A: As with most things, it was a combination of external and internal factors.
The main external factor was Jennifer Mather, a comparative psychologist at the University of Lethbridge who studies octopuses. I took classes with her with as an undergraduate. One day, I walked into her office, and she sort of shut the door behind me, and asked, “How would you like an enserk?” “Great!” I replied. “What’s an enserk?” Turned out that it wasn’t enserk, but NSERC, an abbreviation for the Natural Sciences and Engineering Research Council, one of the major Canadian research funding agencies. The department I was in had NSERC summer scholarships for undergraduates, but apparently they thought the applicants that year were a little weak. So Jennifer headhunted me to be a summer student. That was very helpful in eventually being accepted into graduate school.
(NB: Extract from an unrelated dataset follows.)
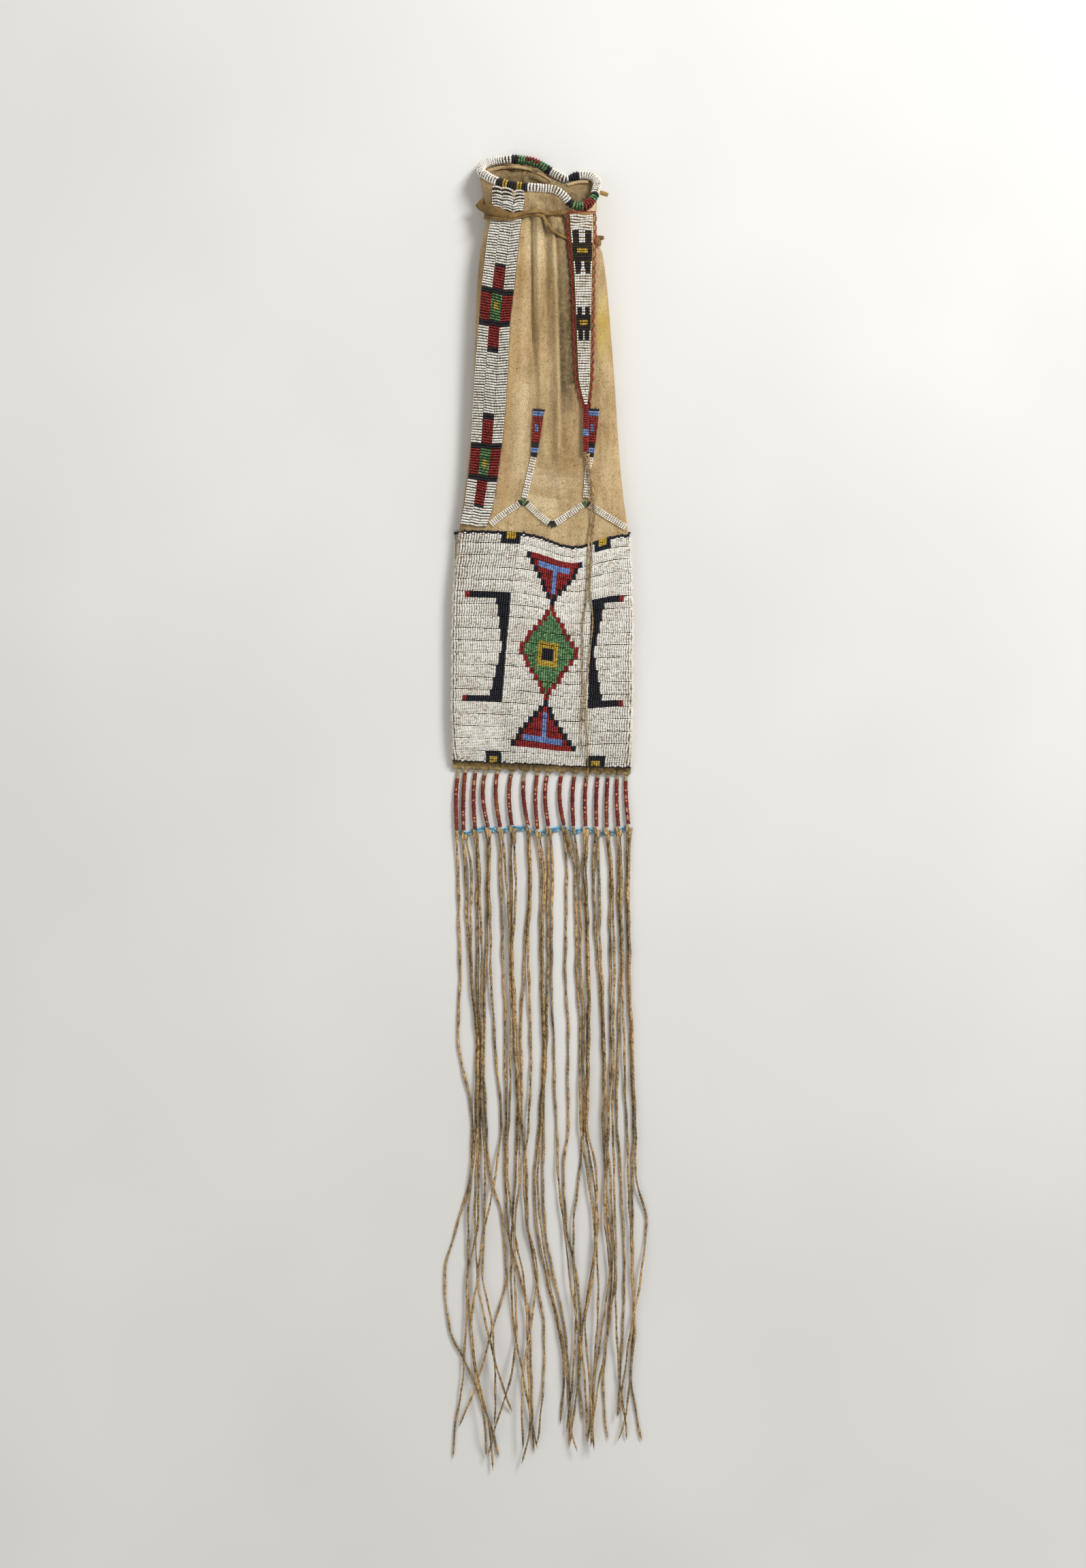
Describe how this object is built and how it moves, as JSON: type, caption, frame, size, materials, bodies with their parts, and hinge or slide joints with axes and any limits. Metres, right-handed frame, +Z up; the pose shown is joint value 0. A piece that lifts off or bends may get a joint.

And for you undergraduates out there, the moral of the story is: get to know your professors, so they get know you, by name and on sight. They can help you.
The internal factors were a combination of vanity, arrogance, and hedonism. Vanity because I wanted a Ph.D. I wanted to be able to call myself “Doctor Zen” and sound like the villain from a bad kung fu movie. Arrogance because not only did I think I was smart enough to do a doctorate, I also thought that I was clever enough to land on my feet and do something else if the whole science thing didn’t work out. And hedonism because I went into grad school because I was having fun doing science.
Q: Why did you choose your current field and what keeps you there?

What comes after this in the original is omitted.